Além disso, na prática, os data centers hiperescaláveis devem dobrar sua participação no consumo global de eletricidade até 2030 – passando de aproximadamente 415 terawatts-hora (TWh) em 2024 para 945 TWh em 2030. O consumo dos servidores acelerados deve crescer cerca de 30% ao ano, representando cerca de 50% desse aumento total. Ademais, eles demandam imensas quantidades de água para refrigeração, estando cada vez mais concentrados em regiões com redes elétricas frágeis ou com risco de seca. Assim, mesmo que os modelos de IA, cada vez mais eficientes por operação, se tornem “magros”, o cenário parece sombrio.
Em uma interação, o próprio ChatGPT foi questionado sobre seu papel nesse empreendimento de IA tão impactante, respondendo: “A sustentabilidade da infraestrutura de IA? Ainda não. No formato atual, não. Mas é possível direcioná-la para essa meta – desde que eficiência, transparência e regulação sejam prioridades e não meros detalhes recolhidos depois. Ela só poderá ser sustentável se ocorrer, rapidamente, o seguinte: hardware radicalmente eficiente, economia circular de hardware, energia com zero carbono, contenção de cargas de trabalho e aplicação rigorosa de políticas. A verdade maior: estamos construindo uma civilização movida à IA e que consome muita energia, sem ter resolvido os custos ambientais da nossa civilização anterior.”
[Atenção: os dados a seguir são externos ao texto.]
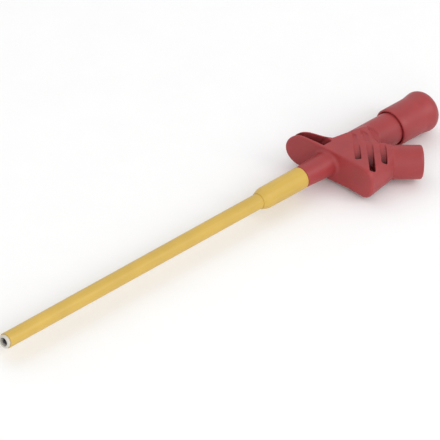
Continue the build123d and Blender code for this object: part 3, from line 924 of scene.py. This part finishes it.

Essa posição, em tom e mensagem, reflete o crítico espírito daqueles que, como Denis O, se opõem ao hype divulgado pelos seus criadores. Talvez a responsabilidade seja compartilhada – afinal, uma análise de custo total de propriedade deve considerar os ganhos econômicos e ambientais em todas as indústrias. Cabe notar que o aumento previsto no consumo dos data centers, apesar de parecer expressivo, corresponde a apenas cerca de 3% do consumo total global. Mas, independentemente dos números, essa aposta na construção e demanda por IA – e na sua sustentabilidade – não está, de forma alguma, baseada na AGI.
A Apple já demonstrou isso. A realidade é mais prosaica; a IA é limitada e menos “inteligente”, embora totalmente poderosa e potencial, de acordo com o inexorável avanço do poder computacional que a sustenta. Mas, sim, com uma chance de dois em cinco de nos levar a um desastre ambiental irreversível.